Friday, March 02, 2007

Hiding in plain sight": A new star in the Southern Cross


Sub-title: What X-ray astronomy can do for you.

One of the most familar constellations to observers in the Southern Hemisphere is the Southern Cross (Crux Australis), which surprisingly for a constellation, actually looks like its name (the image is a cut out of an image at APOD, looking from Mauna Kea looking towards Mauna Loa).


Astronomers using the Chandra X-ray Observatory have discovered that one of the stars in the Crux Australis, specifically Beta Crucis (left hand middle, in the image shown) has a previously-unknown companion (NYT article here). Although many stars have faint companions, this newly-discovered star should actually be moderately bright in the visible part of the spectrum (11th magnitude).

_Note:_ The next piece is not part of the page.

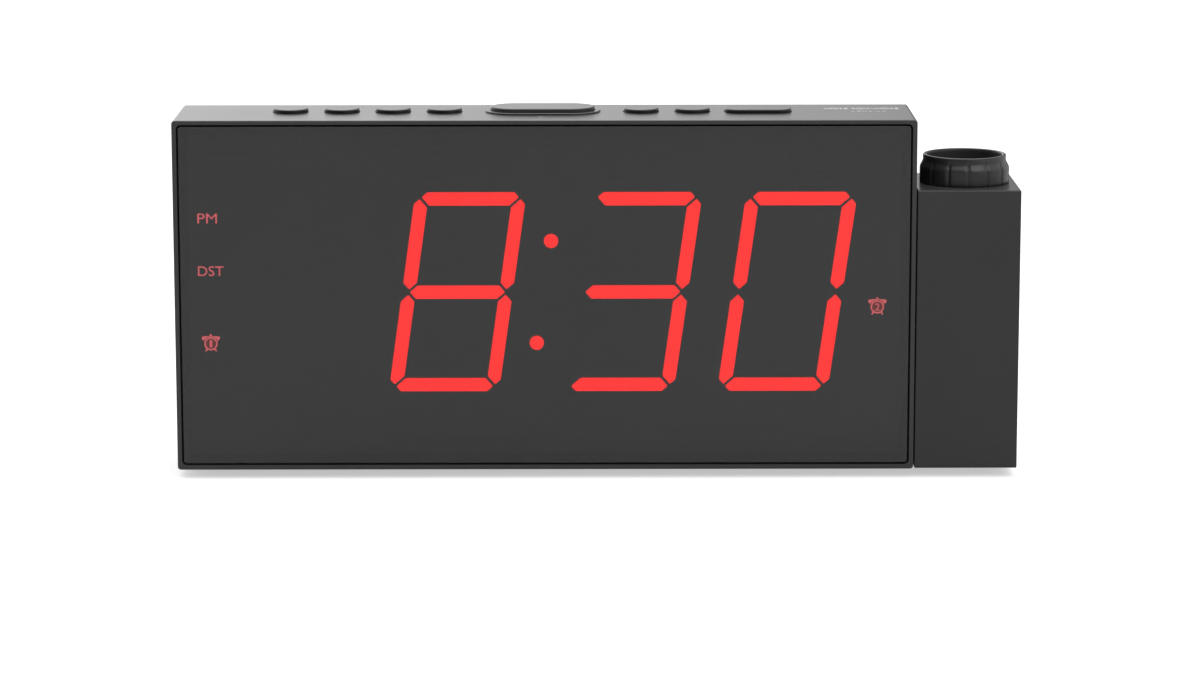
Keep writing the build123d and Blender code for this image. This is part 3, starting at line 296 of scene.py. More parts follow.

How could you miss such a bright star? Easily, as Beta Crucis is much brighter than it. Beta Crucis is a massive star (about 16 times the mass of the Sun), while the newly discovered star appears (from my reading of the NYT article) to be about Solar mass.
Crudely stellar luminosity is proportional to the cube of the mass, so Beta Crucis should be about 4000 times brighter than the new star.

Other interesting things to be found in the Crux Australis: The coalsack and (famous) horsehead nebulae - you can even see the darkness of the coalsack in the APOD image above.